Despite two days of strikes and demonstrations against the proposed changes, France now has a new labour law.
French President Emmanuel Macron signed the changed regulations yesterday and they became law when they appeared in the official government gazette earlier this morning.
There will have to be a parliamentary vote of ratification, some time in the next few months, but the government is unlikely to lose that, given the size of its majority in the National Assembly.
Le Monde says we'll have to wait several years to see the real impact of the new laws, which the Macron government argues will make it easier for employers to take on staff.
Those trade unionists who have protested against the changes say it will now be easier for bosses to get rid of staff, that the law marks the end of life-long, full-time job security and offers less protection to those employees who lose their jobs.
Macron keeps a promise, on live television
Left-leaning Libération notes that yesterday's signing ceremony, which was covered live on television, was reminiscent of scenes in the Oval Office of the Washington White House.
This was a way of marking an exceptional event, according to government spokesman Christophe Castaner. This was the solemn redemption of one of the promises made by the president on the night of his election last May. And Emmanuel Macron wants France to see that he's keeping his word.
We'd better get used to it. Forthcoming reforms, of the budget, security, housing law, professional training, will all get the same high-profile treatment, with the president adding his signature before the cameras each time.
As for the labour law changes, the president has called on all French workers to see them as a series of possibilities which can be made work and will create work, not as a threat.
Hard-left leader Mélenchon takes a big risk
Hard-left leader Jean-Luc Mélenchon is not listening. He's organising his own protest against the new law this very day.
Right-wing daily Le Figaro says Mélenchon is spending at least 100,000 euros on the organisation of today's Paris march, hoping to bus in supporters from 120 cities across France.
Mélenchon wants, according to Le Figaro, to establish his credentials as the only viable opponent of the Macron machine. If he can manage a big turn out today, his hand will be strengthened, especially since he has called the Paris march to protest against all aspects of the current government's social reform plan, not just the labour changes.

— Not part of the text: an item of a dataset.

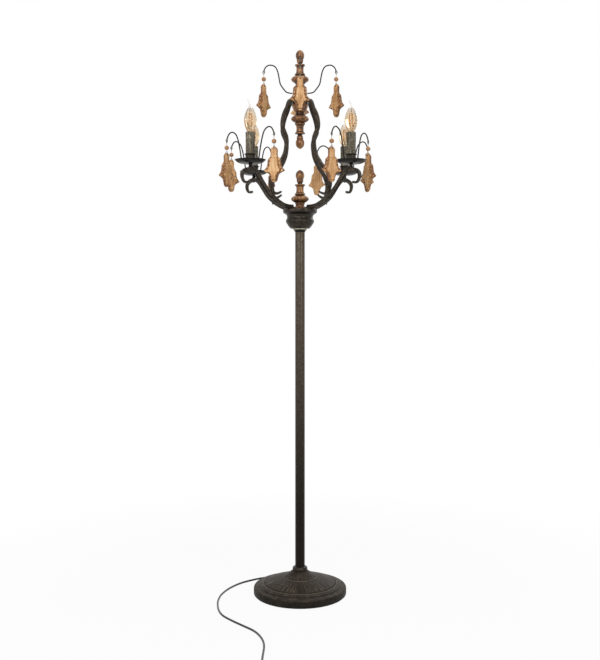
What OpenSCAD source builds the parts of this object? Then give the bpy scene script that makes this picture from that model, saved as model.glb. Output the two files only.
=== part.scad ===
// Floor lamp with four candle lights on a round cast base.
// The lamp stands on the plane z = 0, its pole runs up the z axis and its four
// arms point between the x and y axes. Sizes are in millimetres.

/* [Base] */
// Diameter of the round cast base
base_d = 267.6; // [240:0.2:300]
// Height of the base's rim above the floor
rim_h = 22.4; // [18:0.2:30]
// Height of the base at the foot of the pole
base_h = 67; // [60:1:80]
// Width of the solid ring inside the rim
rim_w = 26; // [20:1:34]
// Wall of the casting over its hollow underside
cast_wall = 7; // [5:0.5:9]
// Thickness of the felt that the base stands on
felt_t = 2; // [1:0.5:3]
// Outer diameter of the threaded tube through the base
nipple_d = 16; // [14:0.5:18]
// Wall of the threaded tubes
nipple_wall = 2; // [1.5:0.25:2.5]
// Width across the flats of the nut under the base
base_nut_w = 27; // [24:1:32]
// Height of the nut under the base
base_nut_h = 8; // [6:1:10]

/* [Pole] */
// Outer diameter of the pole
pole_d = 28; // [25:0.2:30]
// Wall of the pole's tube
pole_wall = 1.5; // [1.2:0.1:2.2]
// Length of each of the two pole sections
pole_len = 490; // [420:5:560]
// Length of the sleeve inside the pole's joint
coupler_len = 70; // [50:5:100]
// Outer diameter of the collar at the pole's foot
foot_d = 43; // [40:1:50]
// Height of the collar at the pole's foot
foot_h = 12; // [10:1:16]

/* [Hub] */
// Height of the small collar on top of the pole
hub_collar_h = 7; // [6:0.5:10]
// Outer diameter of the bright ring under the hub
hub_ring_d = 41; // [38:0.5:46]
// Height of the bright ring under the hub
hub_ring_h = 3; // [2:0.5:4]
// Height of the hub's bowl
bowl_h = 40.5; // [36:0.5:48]
// Outer diameter of the hub's bowl
bowl_d = 82; // [78:1:88]
// Outer diameter of the plate that carries the arms
plate_d = 99; // [94:1:106]
// Height of the plate that carries the arms
plate_h = 16.5; // [14:0.5:20]
// Outer diameter of the threaded tube through the hub
hub_tube_d = 12; // [11.6:0.1:12.6]
// Diameter of the screws that hold the arms to the plate
screw_d = 4; // [3:0.5:4]

/* [Arms] */
// Distance from the lamp's axis to the axis of each candle
candle_r = 196; // [180:1:215]
// Rise of each arm from the hub to the candle
arm_rise = 93.8; // [80:0.2:110]
// Width of the square bar of the arms
arm_w = 11; // [10:0.2:12.4]
// Depth of the square bar of the arms
arm_t = 10.6; // [10:0.2:12]
// Width and depth of the groove that holds the wire
groove_w = 5.8; // [4.8:0.2:6.4]
// Distance from the lamp's axis to where each arm rises to its full depth
arm_in_r = 32; // [30:0.5:36]
// Reach of the scroll beyond the candle
scroll_w = 30; // [26:1:36]
// Drop of the scroll below the candle's seat
scroll_drop = 36; // [32:1:42]

/* [Cage] */
// Height of the crown ring's middle above the hub's plate
cage_h = 310.5; // [290:0.5:330]
// Width of the square bar of the cage
cage_w = 9.8; // [8:0.2:11]
// Distance from the lamp's axis to the widest part of the cage
cage_r = 117; // [110:0.5:124]
// Length of the inward hook at the foot of each cage bar
hook_len = 34; // [26:1:38]

/* [Crown] */
// Diameter of the iron ring that holds the cage
crown_ring_d = 48; // [44:1:54]
// Height of the iron ring that holds the cage
crown_ring_h = 18; // [15:1:22]
// Diameter of the wooden collar over the iron ring
crown_collar_d = 41; // [38:1:44]
// Height of the wooden collar over the iron ring
crown_collar_h = 32; // [30:1:38]
// Height of the wooden cup under the iron ring
crown_cup_h = 22; // [19:1:26]
// Diameter of the rod through the crown
rod_d = 8; // [6:0.5:9]
// Height of the upper finial
upper_h = 109.5; // [100:0.5:120]
// Height of the drop finial under the crown
drop_h = 105.5; // [98:0.5:116]
// Height of the finial on the hub
lower_h = 113; // [104:1:122]
// Diameter of the finials at their bulb
finial_d = 52; // [48:1:56]

/* [Candles] */
// Outer diameter of the drip pans
pan_d = 86.4; // [80:0.4:94]
// Height of the drip pans
pan_h = 11.6; // [10:0.2:14]
// Thickness of the drip pans
pan_t = 1.5; // [1.2:0.1:2]
// Gap between the arm and the drip pan
pan_lift = 9.5; // [8:0.5:11]
// Diameter of the threaded tube through each drip pan
stem_d = 8; // [7:0.2:8.2]
// Outer diameter of the cup that holds each candle sleeve
cup_d = 28; // [27.6:0.2:30]
// Height of the cup that holds each candle sleeve
cup_h = 26; // [22:1:30]
// Outer diameter of the flange on top of each cup
flange_d = 33; // [31:1:38]
// Thickness of the flange on top of each cup
flange_t = 2; // [1.5:0.5:3]
// Outer diameter of the candle sleeves
sleeve_d = 25.8; // [25:0.2:26.6]
// Height of the candle sleeves above their cups
sleeve_h = 59.5; // [54:0.5:66]
// Wall of the candle sleeves
sleeve_wall = 1.2; // [1:0.1:1.4]
// Diameter of the bulbs
bulb_d = 35.4; // [32:0.2:38]
// Height of the bulb above its sleeve, without the tail
bulb_h = 70; // [62:1:78]
// Height of the bent tail on top of each bulb
tail_h = 26; // [20:1:30]
// Diameter of the bulb's screw cap
cap_d = 13.9; // [12:0.1:14]
// Height of the bulb's screw cap
cap_h = 24; // [20:1:26]

/* [Hangers] */
// Diameter of the bent wires that carry the drops
wire_d = 3.8; // [3.2:0.1:4.2]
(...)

But there's a greater risk than a poor turn-out today, says Le Figaro, and that's a level of success that makes the two demonstrations called already this month by the CGT trade union look ridiculous. So, a poorly supported Paris march would be bad; a big turn out could be worse. Mélenchon is certainly playing a high-risk game.
Will visitors from more countries be banned from the US?
This is the weekend when the 180 million inhabitants of the six countries banned from entry to the United States for the past three months by Donal Trump's anti-terrorist controls will find out if they can, once again, visit family and friends in the US.
The presidential decree banning visitors from Syria, Libya, Iran, Sudan, Somalia and Yemen expires tomorrow. Le Monde warns that, far from abandoning the ban, Trump may actually extend it to include other, as yet unnamed countries.
Yesterday, says Le Monde, the US State Department announced that a certain number of states either couldn't or wouldn't meet the security demands imposed by Washington. They could now find themselves added to the original list of six.
The US Supreme Court will announce its decision on the legality of Trump's ban early next month.
Top chef wants to make soup for the poor of Paris
Le Figaro reports that the Italian chef Massimo Bottura, whose Modena restaurant was named best in the world last year, is going to open a Paris branch for the very poor.
The idea is a sort of soup kitchen, with the "soup" produced by the best chefs in the world.
Bottura, who charges 600 euros for a dinner in Modena, has already run operations for the needy in Milan, in Rio during the Olympics and in London. He's against waste and exclusion and feeds the homeless by collecting and transforming the leftovers from local businesses. Bravo!